Valor: Seu programa de governo propõe aumento dos gastos públicos. Como fazer com que os juros fiquem controlados e pessoas e empresas não voltem a se endividar? Haverá alguma âncora fiscal?
Ciro: Âncora fiscal é essencial para libertar o Brasil da dependência do juro. A gente não tem que ter responsabilidade fiscal para ter confiabilidade do sistema financeiro. Tem que ter saúde fiscal para não depender do sistema financeiro.

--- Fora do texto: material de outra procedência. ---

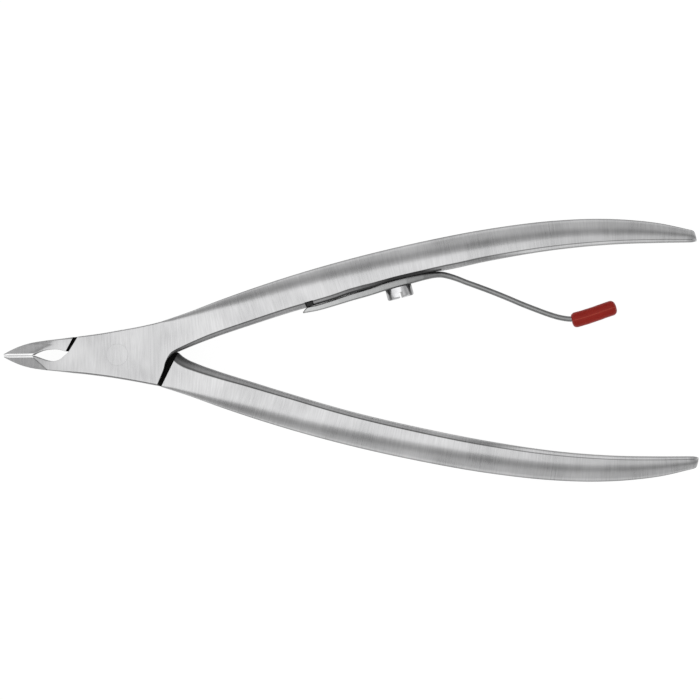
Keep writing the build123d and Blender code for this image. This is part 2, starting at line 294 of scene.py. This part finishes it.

Valor: E qual será o indicador?
Ciro: Arrecadação versus gasto, ué. Superávit. Não superávit contábil, mas para contar na ampla expansão do investimento, que será feito de forma seletiva. Vamos pegar todas as demandas por infraestrutura do país e ver aquelas que podem ser concluídas mais rapidamente. Imposto de Renda, vou aumentar a faixa de isenção, diminuir a alíquota menor, para 7,5%, e vou criar uma alíquota de 35%. Vou acabar com a pejotização da pessoa física. Vou recriar impostos sobre lucros e dividendos. Vou introduzir imposto sobre grandes fortunas. Eu tenho estudado tudo isso. Só eu falo, e ainda tenho que ir no detalhe, no operacional, enquanto o Lula vai oferecer picanha e cerveja. Tenha paciência.
Valor: Lula e Bolsonaro estão sinalizando a manutenção do Auxílio Brasil em R$ 600. Qual a sua posição sobre esse tema?
Ciro: Desde 2018 tenho pronto um projeto de reforma previdenciária. Não sou um clientelista como Lula nem um picareta como Bolsonaro. Na Previdência Social que eu proponho, são três pernas: primeiro, um programa de renda mínima moderno aos moldes do [proposto por] Eduardo Suplicy, que estará disponível para todos os brasileiros, podendo ou não contribuir, cujo funding será BPC, Auxílio Brasil/Bolsa Família, aposentadoria rural mais arrecadação de imposto sobre grandes fortunas.
Valor: Considera que o valor de R$ 600 mensais é adequado?
Ciro: R$ 600 é completamente inadequado. A inflação brasileira, no povão, está em 30%.